WHAT THE TASK ASKS
Reproduce exactly the lines below from the one containing "---- loop inside" through the one containing "from mathutils import Matrix, Vector", including both, and nothing else.
— start —
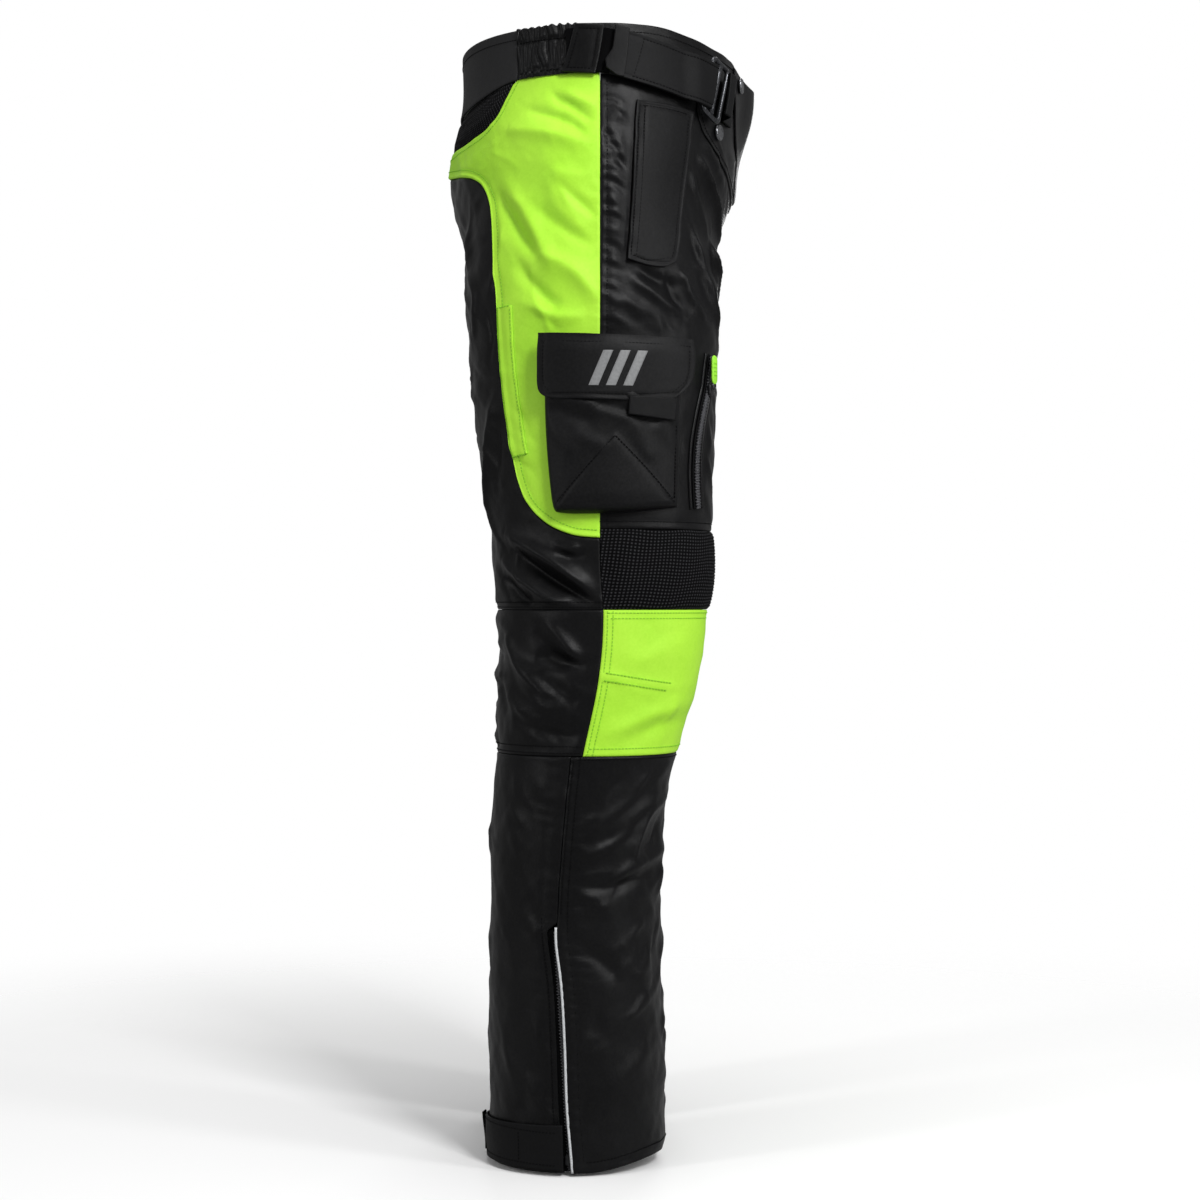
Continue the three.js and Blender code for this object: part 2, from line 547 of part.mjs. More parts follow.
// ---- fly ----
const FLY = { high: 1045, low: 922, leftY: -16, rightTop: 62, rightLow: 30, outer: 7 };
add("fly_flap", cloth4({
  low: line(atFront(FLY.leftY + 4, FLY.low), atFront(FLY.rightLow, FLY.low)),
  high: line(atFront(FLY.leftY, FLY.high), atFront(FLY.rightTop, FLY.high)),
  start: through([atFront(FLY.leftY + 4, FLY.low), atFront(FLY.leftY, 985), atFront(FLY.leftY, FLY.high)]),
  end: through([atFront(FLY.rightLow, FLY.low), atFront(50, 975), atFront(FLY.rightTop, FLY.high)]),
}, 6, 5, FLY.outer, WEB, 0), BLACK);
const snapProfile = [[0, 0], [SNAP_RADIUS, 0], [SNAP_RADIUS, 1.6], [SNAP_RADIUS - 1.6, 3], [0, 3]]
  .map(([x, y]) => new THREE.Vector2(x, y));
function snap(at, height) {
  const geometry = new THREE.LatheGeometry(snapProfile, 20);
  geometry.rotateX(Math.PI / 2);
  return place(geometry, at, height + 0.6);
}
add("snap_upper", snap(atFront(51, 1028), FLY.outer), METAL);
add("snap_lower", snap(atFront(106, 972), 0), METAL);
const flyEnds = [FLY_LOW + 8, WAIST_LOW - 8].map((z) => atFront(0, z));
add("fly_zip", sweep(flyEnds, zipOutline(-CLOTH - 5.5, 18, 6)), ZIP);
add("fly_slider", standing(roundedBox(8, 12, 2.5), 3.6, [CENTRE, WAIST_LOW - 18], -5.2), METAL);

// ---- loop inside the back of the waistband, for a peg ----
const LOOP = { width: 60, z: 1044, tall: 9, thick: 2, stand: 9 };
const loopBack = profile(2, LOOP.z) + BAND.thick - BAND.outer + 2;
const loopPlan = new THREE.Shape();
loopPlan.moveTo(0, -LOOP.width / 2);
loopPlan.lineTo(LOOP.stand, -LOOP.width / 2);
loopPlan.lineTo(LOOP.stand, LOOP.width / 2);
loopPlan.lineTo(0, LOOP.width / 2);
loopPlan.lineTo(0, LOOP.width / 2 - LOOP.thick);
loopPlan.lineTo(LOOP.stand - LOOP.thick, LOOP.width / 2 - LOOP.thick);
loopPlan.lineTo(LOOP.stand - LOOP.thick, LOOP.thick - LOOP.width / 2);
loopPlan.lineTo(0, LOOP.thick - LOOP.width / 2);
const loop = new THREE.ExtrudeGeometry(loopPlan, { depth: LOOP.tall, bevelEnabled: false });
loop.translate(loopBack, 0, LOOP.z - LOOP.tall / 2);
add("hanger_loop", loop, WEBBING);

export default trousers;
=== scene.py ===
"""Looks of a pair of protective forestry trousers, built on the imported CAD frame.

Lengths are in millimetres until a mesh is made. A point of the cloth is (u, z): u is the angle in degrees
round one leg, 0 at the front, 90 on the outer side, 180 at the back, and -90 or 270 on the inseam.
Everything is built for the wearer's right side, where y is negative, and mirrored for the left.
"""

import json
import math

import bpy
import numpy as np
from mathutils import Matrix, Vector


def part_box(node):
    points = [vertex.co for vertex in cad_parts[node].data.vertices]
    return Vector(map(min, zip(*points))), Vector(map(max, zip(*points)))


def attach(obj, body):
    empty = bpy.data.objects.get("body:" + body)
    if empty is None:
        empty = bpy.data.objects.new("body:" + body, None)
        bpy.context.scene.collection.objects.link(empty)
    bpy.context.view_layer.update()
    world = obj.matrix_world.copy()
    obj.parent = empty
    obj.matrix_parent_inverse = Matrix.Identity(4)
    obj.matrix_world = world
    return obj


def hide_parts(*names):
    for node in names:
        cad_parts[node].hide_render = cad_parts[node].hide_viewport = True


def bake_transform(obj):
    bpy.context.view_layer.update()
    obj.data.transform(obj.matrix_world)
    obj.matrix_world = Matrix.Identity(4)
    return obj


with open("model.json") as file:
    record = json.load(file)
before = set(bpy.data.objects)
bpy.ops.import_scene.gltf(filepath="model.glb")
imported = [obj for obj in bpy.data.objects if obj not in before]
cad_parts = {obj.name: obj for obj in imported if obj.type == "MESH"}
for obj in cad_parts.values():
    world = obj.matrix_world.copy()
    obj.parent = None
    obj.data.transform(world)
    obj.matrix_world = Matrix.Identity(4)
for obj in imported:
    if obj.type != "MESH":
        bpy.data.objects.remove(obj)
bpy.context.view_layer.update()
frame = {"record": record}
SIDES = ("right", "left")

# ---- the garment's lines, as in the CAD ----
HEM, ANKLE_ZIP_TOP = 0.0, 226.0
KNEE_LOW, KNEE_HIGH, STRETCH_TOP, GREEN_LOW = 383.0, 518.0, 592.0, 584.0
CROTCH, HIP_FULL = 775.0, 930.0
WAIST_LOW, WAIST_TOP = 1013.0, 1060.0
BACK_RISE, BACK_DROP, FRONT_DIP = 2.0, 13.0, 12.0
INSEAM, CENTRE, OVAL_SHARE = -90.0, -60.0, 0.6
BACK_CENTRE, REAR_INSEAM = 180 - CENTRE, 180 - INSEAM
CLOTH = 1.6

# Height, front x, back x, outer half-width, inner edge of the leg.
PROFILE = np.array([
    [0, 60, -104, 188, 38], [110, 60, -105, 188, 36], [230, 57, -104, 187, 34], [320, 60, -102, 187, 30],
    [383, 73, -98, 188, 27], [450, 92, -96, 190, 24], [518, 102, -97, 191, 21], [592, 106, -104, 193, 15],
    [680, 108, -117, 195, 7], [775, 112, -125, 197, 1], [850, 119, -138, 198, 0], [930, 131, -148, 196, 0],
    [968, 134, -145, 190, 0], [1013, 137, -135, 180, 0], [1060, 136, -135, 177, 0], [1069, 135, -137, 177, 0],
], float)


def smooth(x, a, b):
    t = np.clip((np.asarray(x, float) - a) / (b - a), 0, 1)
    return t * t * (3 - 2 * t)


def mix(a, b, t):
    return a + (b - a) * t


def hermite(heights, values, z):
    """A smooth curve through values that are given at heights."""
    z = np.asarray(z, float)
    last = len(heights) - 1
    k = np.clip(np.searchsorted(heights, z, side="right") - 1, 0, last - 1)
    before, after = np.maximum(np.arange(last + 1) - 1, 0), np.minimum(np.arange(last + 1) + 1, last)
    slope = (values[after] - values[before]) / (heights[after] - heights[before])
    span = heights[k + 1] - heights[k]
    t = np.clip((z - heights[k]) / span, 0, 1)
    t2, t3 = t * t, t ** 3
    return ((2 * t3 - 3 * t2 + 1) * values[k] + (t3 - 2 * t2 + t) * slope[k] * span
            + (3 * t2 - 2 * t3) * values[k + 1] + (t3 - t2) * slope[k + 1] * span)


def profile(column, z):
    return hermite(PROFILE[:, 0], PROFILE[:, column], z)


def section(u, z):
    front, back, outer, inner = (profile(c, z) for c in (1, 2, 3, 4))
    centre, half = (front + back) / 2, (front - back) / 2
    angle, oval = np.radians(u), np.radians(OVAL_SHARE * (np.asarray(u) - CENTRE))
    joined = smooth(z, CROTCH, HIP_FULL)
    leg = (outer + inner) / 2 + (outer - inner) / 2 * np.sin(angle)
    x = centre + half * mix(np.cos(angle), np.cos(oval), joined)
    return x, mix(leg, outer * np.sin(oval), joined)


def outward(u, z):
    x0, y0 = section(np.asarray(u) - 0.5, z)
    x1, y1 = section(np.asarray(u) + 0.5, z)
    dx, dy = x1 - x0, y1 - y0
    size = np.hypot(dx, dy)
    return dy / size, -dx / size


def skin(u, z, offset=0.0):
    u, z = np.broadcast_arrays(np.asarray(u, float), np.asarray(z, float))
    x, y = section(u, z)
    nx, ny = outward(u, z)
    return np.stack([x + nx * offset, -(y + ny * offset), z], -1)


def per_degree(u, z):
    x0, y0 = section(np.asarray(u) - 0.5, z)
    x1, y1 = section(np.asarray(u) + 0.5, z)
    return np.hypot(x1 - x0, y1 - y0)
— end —
WORKED ANSWER
// ---- loop inside the back of the waistband, for a peg ----
const LOOP = { width: 60, z: 1044, tall: 9, thick: 2, stand: 9 };
const loopBack = profile(2, LOOP.z) + BAND.thick - BAND.outer + 2;
const loopPlan = new THREE.Shape();
loopPlan.moveTo(0, -LOOP.width / 2);
loopPlan.lineTo(LOOP.stand, -LOOP.width / 2);
loopPlan.lineTo(LOOP.stand, LOOP.width / 2);
loopPlan.lineTo(0, LOOP.width / 2);
loopPlan.lineTo(0, LOOP.width / 2 - LOOP.thick);
loopPlan.lineTo(LOOP.stand - LOOP.thick, LOOP.width / 2 - LOOP.thick);
loopPlan.lineTo(LOOP.stand - LOOP.thick, LOOP.thick - LOOP.width / 2);
loopPlan.lineTo(0, LOOP.thick - LOOP.width / 2);
const loop = new THREE.ExtrudeGeometry(loopPlan, { depth: LOOP.tall, bevelEnabled: false });
loop.translate(loopBack, 0, LOOP.z - LOOP.tall / 2);
add("hanger_loop", loop, WEBBING);

export default trousers;
=== scene.py ===
"""Looks of a pair of protective forestry trousers, built on the imported CAD frame.

Lengths are in millimetres until a mesh is made. A point of the cloth is (u, z): u is the angle in degrees
round one leg, 0 at the front, 90 on the outer side, 180 at the back, and -90 or 270 on the inseam.
Everything is built for the wearer's right side, where y is negative, and mirrored for the left.
"""

import json
import math

import bpy
import numpy as np
from mathutils import Matrix, Vector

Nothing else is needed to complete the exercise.